Find the string "before" in the entries and copy each line that has it.
[begin Material]
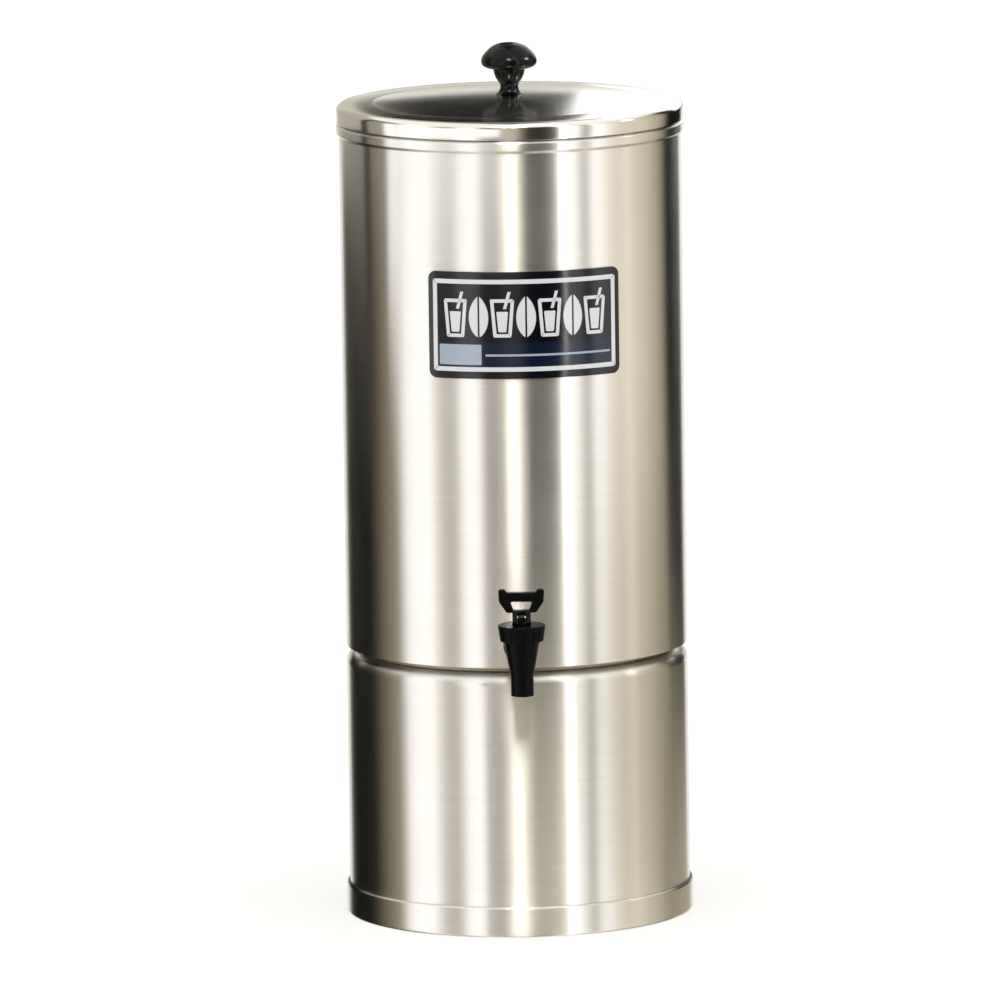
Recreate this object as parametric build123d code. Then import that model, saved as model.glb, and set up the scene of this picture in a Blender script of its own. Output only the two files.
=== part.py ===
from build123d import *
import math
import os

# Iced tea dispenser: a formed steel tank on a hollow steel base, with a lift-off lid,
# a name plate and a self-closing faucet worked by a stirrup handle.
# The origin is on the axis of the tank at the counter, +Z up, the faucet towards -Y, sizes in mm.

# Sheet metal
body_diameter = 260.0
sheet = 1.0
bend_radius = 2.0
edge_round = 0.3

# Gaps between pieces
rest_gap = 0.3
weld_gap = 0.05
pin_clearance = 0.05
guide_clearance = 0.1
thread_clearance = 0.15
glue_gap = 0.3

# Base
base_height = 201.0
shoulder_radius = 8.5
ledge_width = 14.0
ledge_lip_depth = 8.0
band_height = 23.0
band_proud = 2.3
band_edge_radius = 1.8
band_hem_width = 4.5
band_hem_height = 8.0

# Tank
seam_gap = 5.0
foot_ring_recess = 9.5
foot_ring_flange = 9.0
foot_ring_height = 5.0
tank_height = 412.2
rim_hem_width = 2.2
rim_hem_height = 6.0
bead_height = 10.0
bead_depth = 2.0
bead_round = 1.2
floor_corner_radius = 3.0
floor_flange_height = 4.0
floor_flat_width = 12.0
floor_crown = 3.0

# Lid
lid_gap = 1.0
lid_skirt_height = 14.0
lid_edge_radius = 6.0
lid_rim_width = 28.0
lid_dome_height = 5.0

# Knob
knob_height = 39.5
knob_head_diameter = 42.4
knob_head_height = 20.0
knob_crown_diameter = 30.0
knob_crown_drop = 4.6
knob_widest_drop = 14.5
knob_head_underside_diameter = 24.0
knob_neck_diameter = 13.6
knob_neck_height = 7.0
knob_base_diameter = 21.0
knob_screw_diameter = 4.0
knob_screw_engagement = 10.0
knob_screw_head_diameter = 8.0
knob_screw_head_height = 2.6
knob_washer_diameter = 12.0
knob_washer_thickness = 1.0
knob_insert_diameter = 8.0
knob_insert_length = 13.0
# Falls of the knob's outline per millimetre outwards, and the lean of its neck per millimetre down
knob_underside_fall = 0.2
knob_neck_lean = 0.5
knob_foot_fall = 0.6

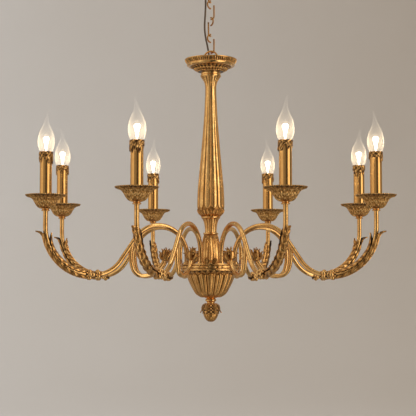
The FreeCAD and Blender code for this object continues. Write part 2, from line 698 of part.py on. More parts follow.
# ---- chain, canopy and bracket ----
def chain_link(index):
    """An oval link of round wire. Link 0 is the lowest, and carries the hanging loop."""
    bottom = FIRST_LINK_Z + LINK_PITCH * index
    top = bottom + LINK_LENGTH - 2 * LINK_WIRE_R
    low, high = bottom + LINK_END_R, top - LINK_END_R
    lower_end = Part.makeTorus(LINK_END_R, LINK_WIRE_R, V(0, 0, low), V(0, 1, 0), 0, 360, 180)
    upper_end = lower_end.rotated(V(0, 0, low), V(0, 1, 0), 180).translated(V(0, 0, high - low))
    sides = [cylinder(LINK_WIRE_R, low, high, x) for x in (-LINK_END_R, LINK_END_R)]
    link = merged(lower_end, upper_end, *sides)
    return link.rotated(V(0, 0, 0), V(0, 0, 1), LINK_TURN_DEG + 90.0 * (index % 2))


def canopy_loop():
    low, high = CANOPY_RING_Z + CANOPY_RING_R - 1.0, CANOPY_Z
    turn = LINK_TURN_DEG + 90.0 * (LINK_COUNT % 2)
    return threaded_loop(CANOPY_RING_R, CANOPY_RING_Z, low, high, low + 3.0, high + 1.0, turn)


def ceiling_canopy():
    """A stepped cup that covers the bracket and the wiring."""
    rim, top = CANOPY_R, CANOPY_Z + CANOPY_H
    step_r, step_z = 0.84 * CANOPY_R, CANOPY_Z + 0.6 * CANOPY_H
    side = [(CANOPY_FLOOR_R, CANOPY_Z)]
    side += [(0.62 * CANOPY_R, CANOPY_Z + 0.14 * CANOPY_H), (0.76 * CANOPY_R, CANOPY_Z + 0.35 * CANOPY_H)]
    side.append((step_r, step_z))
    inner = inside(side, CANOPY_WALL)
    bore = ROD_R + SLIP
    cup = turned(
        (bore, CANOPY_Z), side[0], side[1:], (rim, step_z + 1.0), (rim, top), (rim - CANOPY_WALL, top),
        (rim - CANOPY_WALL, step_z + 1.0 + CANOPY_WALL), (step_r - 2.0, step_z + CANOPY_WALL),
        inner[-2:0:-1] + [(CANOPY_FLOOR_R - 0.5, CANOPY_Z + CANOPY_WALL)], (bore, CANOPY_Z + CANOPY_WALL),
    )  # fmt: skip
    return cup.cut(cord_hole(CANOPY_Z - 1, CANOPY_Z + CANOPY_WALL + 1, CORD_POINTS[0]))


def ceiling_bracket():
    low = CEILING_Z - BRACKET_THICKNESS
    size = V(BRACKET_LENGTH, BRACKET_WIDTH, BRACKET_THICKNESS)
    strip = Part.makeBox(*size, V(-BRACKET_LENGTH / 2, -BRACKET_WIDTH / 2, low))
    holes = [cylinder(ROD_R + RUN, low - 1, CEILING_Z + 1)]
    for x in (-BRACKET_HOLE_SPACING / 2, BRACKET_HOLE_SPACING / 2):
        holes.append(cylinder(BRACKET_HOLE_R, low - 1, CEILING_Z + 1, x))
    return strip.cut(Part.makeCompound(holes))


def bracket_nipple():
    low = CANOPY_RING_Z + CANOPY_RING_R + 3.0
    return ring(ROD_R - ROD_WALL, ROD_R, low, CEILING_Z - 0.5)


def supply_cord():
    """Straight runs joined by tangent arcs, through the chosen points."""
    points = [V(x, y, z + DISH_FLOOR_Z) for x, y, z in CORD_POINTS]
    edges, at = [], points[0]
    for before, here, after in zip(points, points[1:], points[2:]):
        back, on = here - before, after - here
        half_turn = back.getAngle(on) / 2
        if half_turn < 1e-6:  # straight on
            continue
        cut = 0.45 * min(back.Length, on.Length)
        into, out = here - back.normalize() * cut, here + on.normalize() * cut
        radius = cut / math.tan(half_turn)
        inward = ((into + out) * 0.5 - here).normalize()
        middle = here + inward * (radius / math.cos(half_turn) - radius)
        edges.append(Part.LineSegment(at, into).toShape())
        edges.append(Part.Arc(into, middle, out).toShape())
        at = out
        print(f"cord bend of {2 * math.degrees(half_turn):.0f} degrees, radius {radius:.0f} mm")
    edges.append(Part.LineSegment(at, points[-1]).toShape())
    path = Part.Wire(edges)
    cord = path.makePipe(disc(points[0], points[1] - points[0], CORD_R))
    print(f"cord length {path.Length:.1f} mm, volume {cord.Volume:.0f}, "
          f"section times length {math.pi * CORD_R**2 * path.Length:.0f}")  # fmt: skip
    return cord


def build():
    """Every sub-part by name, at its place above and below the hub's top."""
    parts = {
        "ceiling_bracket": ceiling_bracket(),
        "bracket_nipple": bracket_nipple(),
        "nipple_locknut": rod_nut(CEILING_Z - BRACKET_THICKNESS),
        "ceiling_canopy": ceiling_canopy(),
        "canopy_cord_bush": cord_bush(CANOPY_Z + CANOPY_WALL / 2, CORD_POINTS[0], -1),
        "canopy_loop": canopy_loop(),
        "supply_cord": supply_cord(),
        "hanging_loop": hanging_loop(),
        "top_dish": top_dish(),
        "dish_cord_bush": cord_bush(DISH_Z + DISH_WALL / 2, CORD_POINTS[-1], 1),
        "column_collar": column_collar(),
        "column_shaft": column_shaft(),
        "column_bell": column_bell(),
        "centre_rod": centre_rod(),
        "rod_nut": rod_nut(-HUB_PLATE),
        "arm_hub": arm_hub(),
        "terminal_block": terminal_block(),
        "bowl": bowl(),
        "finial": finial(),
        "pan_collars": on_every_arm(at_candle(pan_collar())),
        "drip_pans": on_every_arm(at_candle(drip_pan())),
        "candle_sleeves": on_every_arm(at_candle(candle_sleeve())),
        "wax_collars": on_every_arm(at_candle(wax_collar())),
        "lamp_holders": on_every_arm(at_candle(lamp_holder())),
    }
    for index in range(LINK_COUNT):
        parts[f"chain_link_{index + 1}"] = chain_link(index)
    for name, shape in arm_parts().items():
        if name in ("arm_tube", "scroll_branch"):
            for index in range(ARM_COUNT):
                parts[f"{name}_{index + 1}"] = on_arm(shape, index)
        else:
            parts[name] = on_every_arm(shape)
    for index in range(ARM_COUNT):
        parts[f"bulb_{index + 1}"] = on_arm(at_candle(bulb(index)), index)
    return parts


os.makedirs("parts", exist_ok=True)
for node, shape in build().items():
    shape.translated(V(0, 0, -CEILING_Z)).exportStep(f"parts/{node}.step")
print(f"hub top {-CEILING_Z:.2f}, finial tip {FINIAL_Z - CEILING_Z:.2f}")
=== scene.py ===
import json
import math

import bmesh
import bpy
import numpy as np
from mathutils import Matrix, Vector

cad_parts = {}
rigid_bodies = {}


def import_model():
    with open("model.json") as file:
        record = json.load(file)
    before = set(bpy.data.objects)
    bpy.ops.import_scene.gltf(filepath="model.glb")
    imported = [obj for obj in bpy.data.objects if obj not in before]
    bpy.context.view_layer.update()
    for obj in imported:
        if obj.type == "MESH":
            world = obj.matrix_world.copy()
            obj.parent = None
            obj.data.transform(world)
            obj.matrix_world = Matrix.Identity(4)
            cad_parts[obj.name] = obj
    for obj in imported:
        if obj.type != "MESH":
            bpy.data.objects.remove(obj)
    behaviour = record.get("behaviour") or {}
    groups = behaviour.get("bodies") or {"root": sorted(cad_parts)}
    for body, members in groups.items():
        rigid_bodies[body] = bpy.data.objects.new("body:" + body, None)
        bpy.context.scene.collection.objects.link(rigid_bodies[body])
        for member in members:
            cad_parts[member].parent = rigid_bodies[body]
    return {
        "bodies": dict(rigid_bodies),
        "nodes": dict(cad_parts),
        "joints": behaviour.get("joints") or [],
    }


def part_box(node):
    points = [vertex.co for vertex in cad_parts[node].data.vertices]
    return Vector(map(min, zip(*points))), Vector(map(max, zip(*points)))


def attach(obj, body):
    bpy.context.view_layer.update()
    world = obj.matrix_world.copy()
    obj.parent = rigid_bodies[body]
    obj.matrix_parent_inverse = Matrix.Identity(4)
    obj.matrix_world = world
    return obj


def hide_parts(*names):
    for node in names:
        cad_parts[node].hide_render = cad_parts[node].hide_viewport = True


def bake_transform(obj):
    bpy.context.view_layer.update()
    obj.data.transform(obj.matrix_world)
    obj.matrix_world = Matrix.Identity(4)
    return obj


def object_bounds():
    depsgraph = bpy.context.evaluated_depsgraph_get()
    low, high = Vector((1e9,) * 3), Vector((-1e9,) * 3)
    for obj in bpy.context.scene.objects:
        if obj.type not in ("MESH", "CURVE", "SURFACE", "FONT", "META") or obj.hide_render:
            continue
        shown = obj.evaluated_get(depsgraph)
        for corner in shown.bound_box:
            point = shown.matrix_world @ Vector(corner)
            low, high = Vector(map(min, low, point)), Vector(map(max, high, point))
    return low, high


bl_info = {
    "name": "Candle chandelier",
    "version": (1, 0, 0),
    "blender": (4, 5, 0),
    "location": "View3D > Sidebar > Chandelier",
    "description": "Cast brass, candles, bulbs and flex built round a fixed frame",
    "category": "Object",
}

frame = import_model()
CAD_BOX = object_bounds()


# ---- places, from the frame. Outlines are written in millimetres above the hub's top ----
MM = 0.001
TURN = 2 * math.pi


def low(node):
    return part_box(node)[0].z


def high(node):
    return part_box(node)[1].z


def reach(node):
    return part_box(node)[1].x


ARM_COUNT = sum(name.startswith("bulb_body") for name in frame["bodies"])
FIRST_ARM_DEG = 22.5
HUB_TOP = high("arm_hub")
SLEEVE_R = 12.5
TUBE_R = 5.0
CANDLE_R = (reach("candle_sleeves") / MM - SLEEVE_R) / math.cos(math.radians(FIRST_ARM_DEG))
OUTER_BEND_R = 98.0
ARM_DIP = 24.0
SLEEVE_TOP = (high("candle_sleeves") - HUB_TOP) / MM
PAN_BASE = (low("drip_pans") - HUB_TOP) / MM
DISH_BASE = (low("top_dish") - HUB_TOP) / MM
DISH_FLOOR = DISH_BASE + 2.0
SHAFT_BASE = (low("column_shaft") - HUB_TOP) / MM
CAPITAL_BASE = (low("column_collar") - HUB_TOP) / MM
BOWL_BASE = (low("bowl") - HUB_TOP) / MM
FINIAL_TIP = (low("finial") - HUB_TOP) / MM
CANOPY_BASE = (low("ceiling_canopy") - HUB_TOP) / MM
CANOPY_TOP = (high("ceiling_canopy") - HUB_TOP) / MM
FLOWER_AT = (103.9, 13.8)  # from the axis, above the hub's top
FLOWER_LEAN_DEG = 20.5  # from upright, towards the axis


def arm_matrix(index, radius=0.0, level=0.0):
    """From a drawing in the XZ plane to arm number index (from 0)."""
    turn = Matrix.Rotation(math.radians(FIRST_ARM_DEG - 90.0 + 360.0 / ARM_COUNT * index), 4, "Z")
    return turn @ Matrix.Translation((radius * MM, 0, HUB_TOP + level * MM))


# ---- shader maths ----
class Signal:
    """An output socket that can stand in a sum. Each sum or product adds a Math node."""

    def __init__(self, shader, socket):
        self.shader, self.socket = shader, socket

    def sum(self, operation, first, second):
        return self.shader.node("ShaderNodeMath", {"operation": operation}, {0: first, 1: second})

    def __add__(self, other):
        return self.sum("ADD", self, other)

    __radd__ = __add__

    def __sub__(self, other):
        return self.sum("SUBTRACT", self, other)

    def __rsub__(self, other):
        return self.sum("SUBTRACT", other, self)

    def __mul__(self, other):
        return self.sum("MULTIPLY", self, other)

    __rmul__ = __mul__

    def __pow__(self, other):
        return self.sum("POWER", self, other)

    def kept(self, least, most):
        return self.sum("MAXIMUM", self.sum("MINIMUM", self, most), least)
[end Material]
_Reply to the exercise_:
    for before, here, after in zip(points, points[1:], points[2:]):
        back, on = here - before, after - here
    before = set(bpy.data.objects)
    imported = [obj for obj in bpy.data.objects if obj not in before]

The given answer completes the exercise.